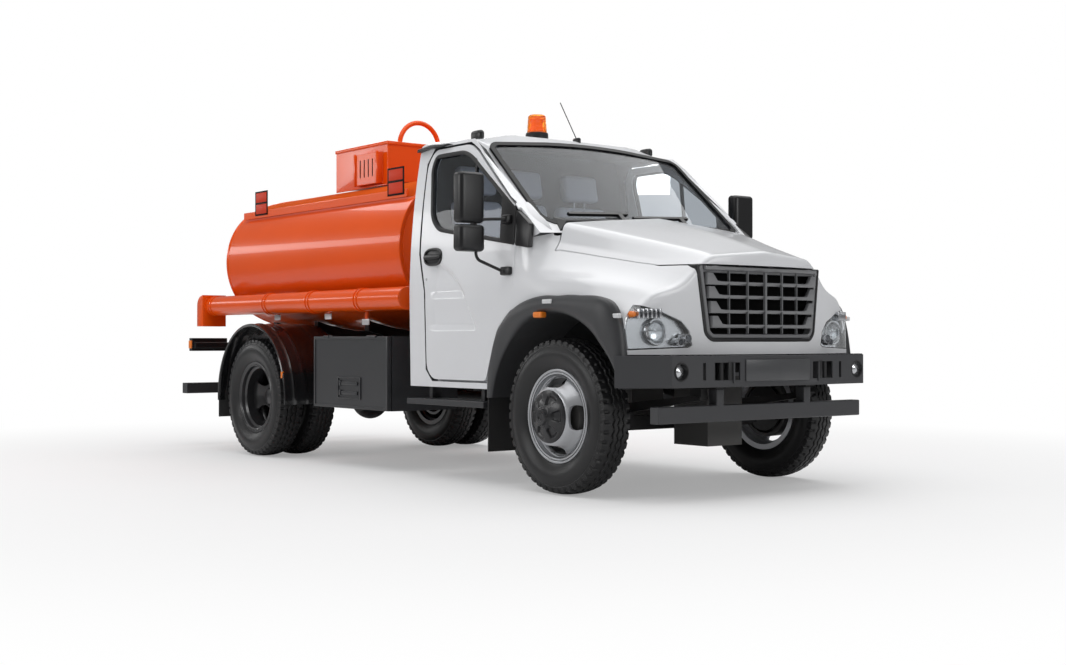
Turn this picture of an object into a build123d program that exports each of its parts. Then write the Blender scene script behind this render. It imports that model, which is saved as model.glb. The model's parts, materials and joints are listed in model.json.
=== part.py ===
from build123d import *
import os
from math import cos, radians, sin, sqrt

os.makedirs("parts", exist_ok=True)

# A bonneted two-axle tanker truck. Millimetres, Z up, nose towards -Y, left side +X.
# The origin is on the ground under the middle of the overall box.

# ---------------------------------------------------------------- driving dimensions
FRONT_OVERHANG = 907
WHEELBASE = 3770
REAR_OVERHANG = 1430
SEAM = 7              # gap round a panel that moves
FIT = 0.3             # gap between fixed pieces that lie against each other
BEARING_PLAY = 0.05   # radial play of a shaft in its bore

FRONT_AXLE_Y = FRONT_OVERHANG - (FRONT_OVERHANG + WHEELBASE + REAR_OVERHANG) / 2
REAR_AXLE_Y = FRONT_AXLE_Y + WHEELBASE
REAR_END_Y = REAR_AXLE_Y + REAR_OVERHANG
SIDES = {"right": -1, "left": 1}

# wheels and tyres
TYRE_RADIUS = 475
TYRE_WIDTH = 236
TYRE_WALL = 16
BEAD_RADIUS = 257
RIM_FLANGE_RADIUS = 284
RIM_INSIDE_WIDTH = 152
RIM_THICKNESS = 8
DISC_THICKNESS = 10
WHEEL_OFFSET = 145    # from a wheel's middle plane to its mounting face
FRONT_WHEEL_X = 899
DUAL_MOUNT_X = 851
HAND_HOLE_CIRCLE = 200
HUB_COVER_RADIUS = 160
SPINDLE_RADIUS = 35
REAR_SPINDLE_RADIUS = 45
KINGPIN_X = 780
KINGPIN_RADIUS = 18
EYE_RADIUS = 42
EYE_HALF_HEIGHT = 45
DRUM_RADIUS = 195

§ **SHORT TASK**
Output all of the data above without any alteration.

§ **EXERCISE RESULT**
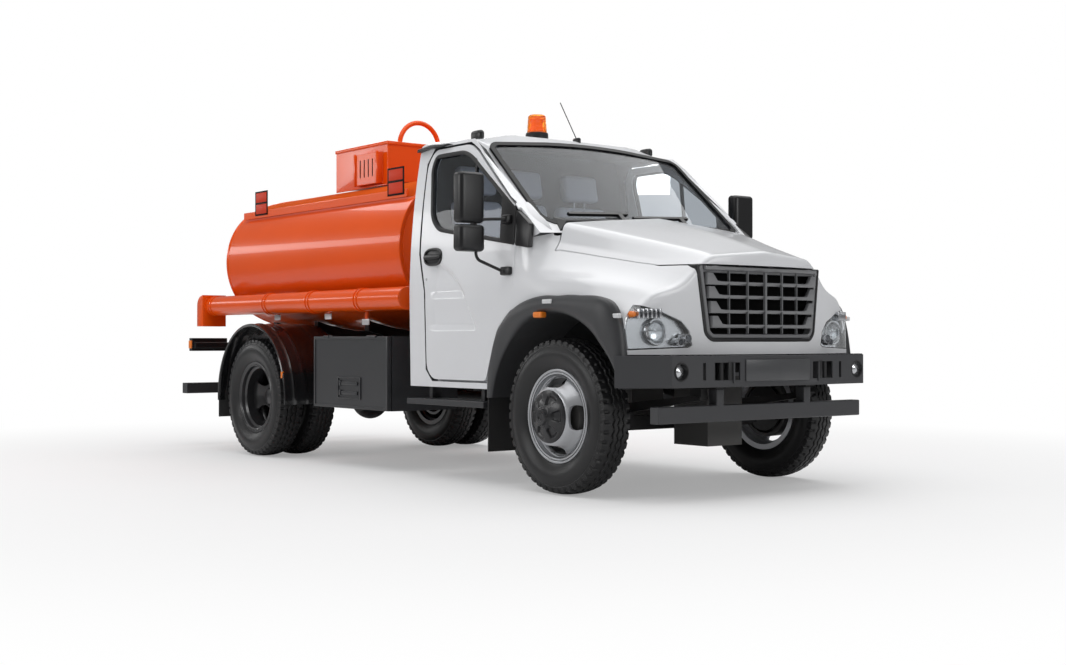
Turn this picture of an object into a build123d program that exports each of its parts. Then write the Blender scene script behind this render. It imports that model, which is saved as model.glb. The model's parts, materials and joints are listed in model.json.
=== part.py ===
from build123d import *
import os
from math import cos, radians, sin, sqrt

os.makedirs("parts", exist_ok=True)

# A bonneted two-axle tanker truck. Millimetres, Z up, nose towards -Y, left side +X.
# The origin is on the ground under the middle of the overall box.

# ---------------------------------------------------------------- driving dimensions
FRONT_OVERHANG = 907
WHEELBASE = 3770
REAR_OVERHANG = 1430
SEAM = 7              # gap round a panel that moves
FIT = 0.3             # gap between fixed pieces that lie against each other
BEARING_PLAY = 0.05   # radial play of a shaft in its bore

FRONT_AXLE_Y = FRONT_OVERHANG - (FRONT_OVERHANG + WHEELBASE + REAR_OVERHANG) / 2
REAR_AXLE_Y = FRONT_AXLE_Y + WHEELBASE
REAR_END_Y = REAR_AXLE_Y + REAR_OVERHANG
SIDES = {"right": -1, "left": 1}

# wheels and tyres
TYRE_RADIUS = 475
TYRE_WIDTH = 236
TYRE_WALL = 16
BEAD_RADIUS = 257
RIM_FLANGE_RADIUS = 284
RIM_INSIDE_WIDTH = 152
RIM_THICKNESS = 8
DISC_THICKNESS = 10
WHEEL_OFFSET = 145    # from a wheel's middle plane to its mounting face
FRONT_WHEEL_X = 899
DUAL_MOUNT_X = 851
HAND_HOLE_CIRCLE = 200
HUB_COVER_RADIUS = 160
SPINDLE_RADIUS = 35
REAR_SPINDLE_RADIUS = 45
KINGPIN_X = 780
KINGPIN_RADIUS = 18
EYE_RADIUS = 42
EYE_HALF_HEIGHT = 45
DRUM_RADIUS = 195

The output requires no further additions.